Directions for this task: Below is the data. Give it again, complete and exact.
+++ Supplied material +++
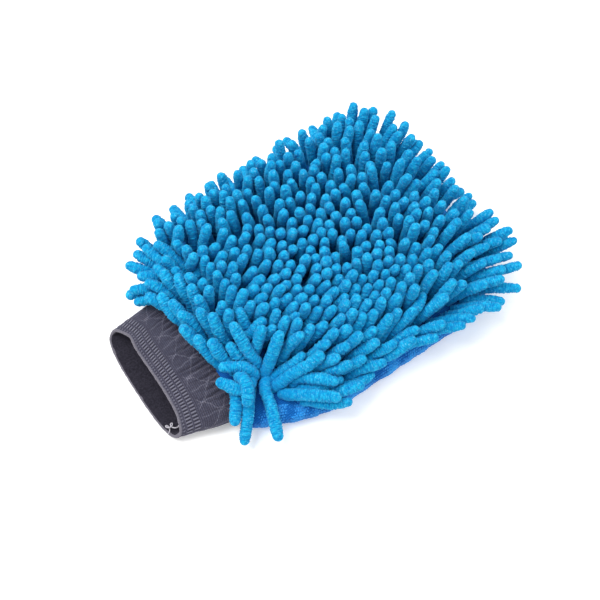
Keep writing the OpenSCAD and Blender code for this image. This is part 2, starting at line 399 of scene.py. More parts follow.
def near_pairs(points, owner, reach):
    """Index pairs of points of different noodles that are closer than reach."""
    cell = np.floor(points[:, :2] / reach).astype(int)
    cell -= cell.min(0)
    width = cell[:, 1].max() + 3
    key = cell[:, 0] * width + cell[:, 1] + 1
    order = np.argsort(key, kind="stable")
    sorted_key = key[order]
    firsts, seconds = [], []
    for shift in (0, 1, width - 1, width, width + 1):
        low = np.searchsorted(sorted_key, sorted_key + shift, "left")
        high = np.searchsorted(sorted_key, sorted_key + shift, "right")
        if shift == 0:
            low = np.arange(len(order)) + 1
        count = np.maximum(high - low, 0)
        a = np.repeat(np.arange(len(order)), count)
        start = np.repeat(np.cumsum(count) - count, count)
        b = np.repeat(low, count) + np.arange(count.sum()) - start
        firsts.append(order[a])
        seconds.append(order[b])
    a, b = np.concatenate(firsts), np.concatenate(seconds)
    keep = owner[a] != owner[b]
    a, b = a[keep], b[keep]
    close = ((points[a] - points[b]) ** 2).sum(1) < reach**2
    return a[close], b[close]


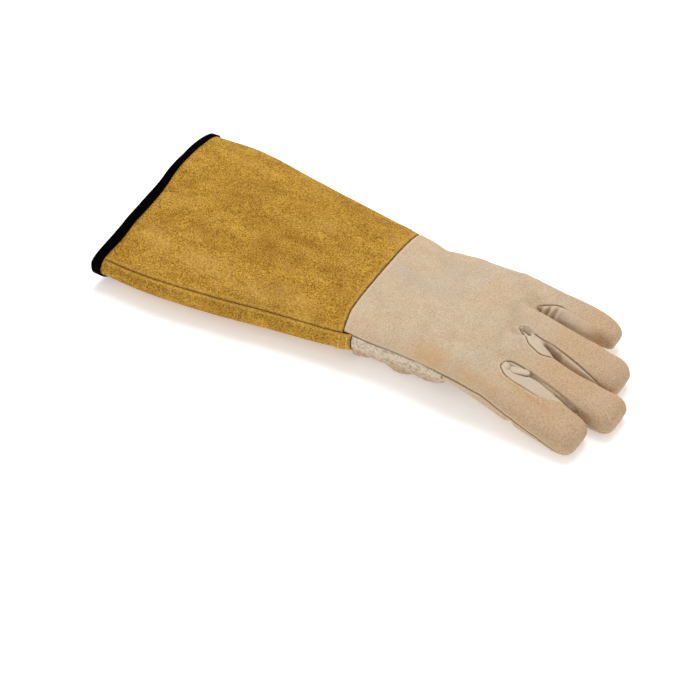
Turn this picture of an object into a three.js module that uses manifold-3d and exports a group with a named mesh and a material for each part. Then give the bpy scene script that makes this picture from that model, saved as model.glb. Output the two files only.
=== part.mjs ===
+++
Reply to the exercise:
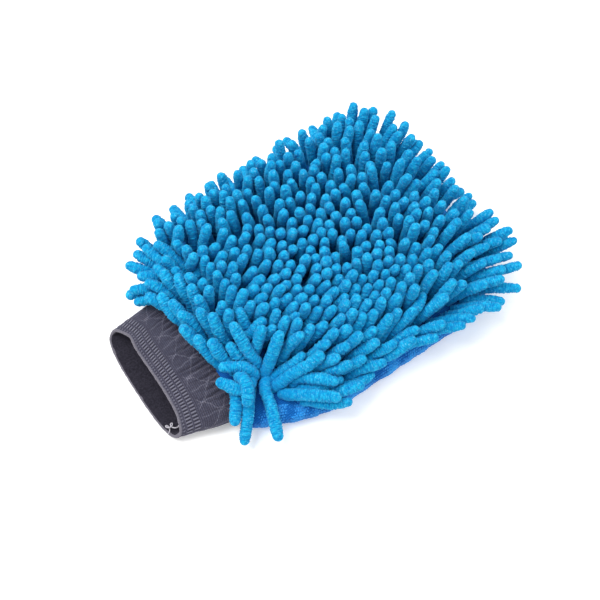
Keep writing the OpenSCAD and Blender code for this image. This is part 2, starting at line 399 of scene.py. More parts follow.
def near_pairs(points, owner, reach):
    """Index pairs of points of different noodles that are closer than reach."""
    cell = np.floor(points[:, :2] / reach).astype(int)
    cell -= cell.min(0)
    width = cell[:, 1].max() + 3
    key = cell[:, 0] * width + cell[:, 1] + 1
    order = np.argsort(key, kind="stable")
    sorted_key = key[order]
    firsts, seconds = [], []
    for shift in (0, 1, width - 1, width, width + 1):
        low = np.searchsorted(sorted_key, sorted_key + shift, "left")
        high = np.searchsorted(sorted_key, sorted_key + shift, "right")
        if shift == 0:
            low = np.arange(len(order)) + 1
        count = np.maximum(high - low, 0)
        a = np.repeat(np.arange(len(order)), count)
        start = np.repeat(np.cumsum(count) - count, count)
        b = np.repeat(low, count) + np.arange(count.sum()) - start
        firsts.append(order[a])
        seconds.append(order[b])
    a, b = np.concatenate(firsts), np.concatenate(seconds)
    keep = owner[a] != owner[b]
    a, b = a[keep], b[keep]
    close = ((points[a] - points[b]) ** 2).sum(1) < reach**2
    return a[close], b[close]


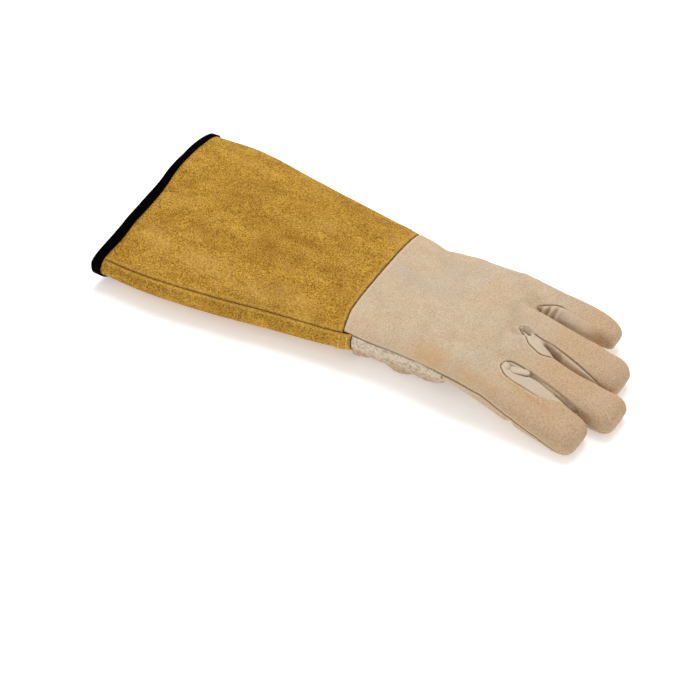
Turn this picture of an object into a three.js module that uses manifold-3d and exports a group with a named mesh and a material for each part. Then give the bpy scene script that makes this picture from that model, saved as model.glb. Output the two files only.
=== part.mjs ===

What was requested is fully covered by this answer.